Future algorithmic and statistical questions: Improving the exponential dependence on $k$ in projective clustering, developing deterministic or sub-exponential coreset constructions, robust handling of intersecting/missing structures, and real-time streaming/cloud deployment are open avenues.

6. Summary Table of Key Algorithmic Regimes and Problem Variants

Problem Setting	Algorithmic Regime	Complexity / Approximation
k-Lines clustering of points ( $d=2$ )	Algebraic cell enumeration	$n^{O(k)}$ (tight under ETH) (Bentert et al., 19 Dec 2025)
k-Means clustering of lines in $\mathbb{R}^d$	PTAS via coresets, streaming, merge	$O(n \log n)$ for fixed $k,d$ (Marom et al., 2019)
Projective clustering ( $d, r$ arbitrary)	Algebraic sample-cell enumeration	$n^{O(dk(r+1))}$ (Bentert et al., 19 Dec 2025)
DBSCAN/OPTICS for line segments or point clouds	Kernelized neighborhood tubes, KL	$O(N \log N)$ ; empirically robust (Das et al., 3 Oct 2024, Dennehy et al., 25 Jun 2024)
Higher-order spectral for 1D manifolds	Hypergraph, local linear affinities	Poly in $N$ ; sharp theoretical thresholds (Arias-Castro et al., 2010, Alaluusua et al., 30 May 2025)
Kinetic clustering of 1D trajectories	DP enumeration, greedy approx	Poly in $n$ for fixed $k$ ; $O(k)$ -approx (Fernandes et al., 2015)
Clustering events on line networks	Spatial Dirichlet process, Gibbs	$O(m k)$ per Gibbs iter (Martínez et al., 2022)

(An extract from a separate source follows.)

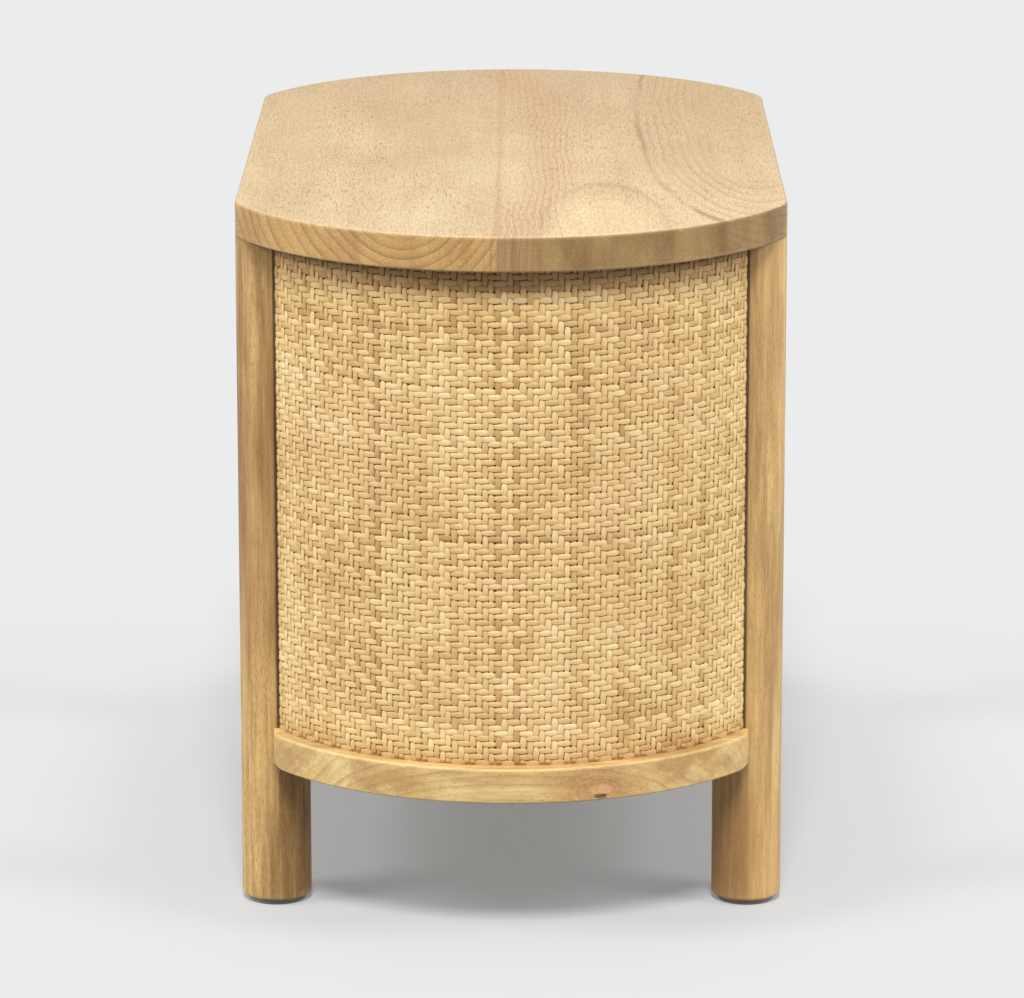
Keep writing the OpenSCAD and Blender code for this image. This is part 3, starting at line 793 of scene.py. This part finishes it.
def weave_gap_shade(g, x, y, z):
    """One on the strip of a leg that faces the cut edge of the weave, above the end rail, where painted shade
    stands for the dark gap.
    """
    reach = g.vector("LENGTH", g.join(g.minus(g.size(x), END_CENTRE), y, 0.0))
    mask = g.range(reach, WEAVE_R + 0.6 * MM, WEAVE_R - 0.4 * MM)
    mask = g.times(mask, g.above(g.size(x), LEG_X))
    return g.times(mask, g.above(z, RAIL_HIGH.z))


HONEY = (srgb(240, 212, 150), srgb(222, 184, 118), srgb(164, 120, 68), srgb(110, 74, 40))
GOLD = (srgb(240, 204, 136), srgb(214, 172, 108), srgb(142, 100, 54), srgb(96, 60, 32))
PALE = (srgb(232, 208, 164), srgb(222, 192, 142), srgb(196, 160, 108), srgb(150, 118, 78))
PLAIN = (srgb(222, 196, 150), srgb(208, 176, 126), srgb(178, 140, 90), srgb(132, 100, 62))

# What sets the wood of each slot apart
WOODS = {
    "leg_wood": dict(palette=GOLD, centre=(0.035, -0.02), gap=11 * MM, ring_strength=0.40, heart_share=0.85,
                     pore_share=0.7, marks="legs"),
    "rail_wood": dict(palette=HONEY, centre=(0.26, 0.06), gap=6 * MM, ring_strength=0.9,
                      blotch=(14.0, 40.0), heart_share=0.6, marks="knot"),
    "front_wood": dict(palette=HONEY, centre=(-0.21, 0.4), gap=9 * MM, ring_strength=0.45),
    "knob_wood": dict(palette=HONEY, centre=(0.03, 0.03), gap=4 * MM, ring_strength=0.45),
    "drawer_wood": dict(palette=PALE, centre=(0.1, 0.2), gap=6 * MM, ring_strength=0.3, pore_share=0.1),
}


@functools.cache
def slot_material(slot):
    """The one material of a slot, which has the slot's name."""
    if slot == "top_wood":
        return top_wood()
    if slot == "rattan":
        return rattan()
    return wood(slot, **WOODS[slot])


def nested(g, past_tip, stretch, y, centre):
    """Distance from a line that ends at a tip, so that equal distances draw nested tongues."""
    return g.vector("LENGTH", g.join(g.times(g.larger(past_tip, 0.0), stretch), g.minus(y, centre), 0.0))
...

Each approach is tailored to the geometry, statistical properties, and computational constraints intrinsic to its problem class. Line clustering remains indispensable for analyzing patterns where elongated, collinear, or network-constrained structures are fundamental, and continues to drive advances in computational geometry, spatial statistics, and machine learning.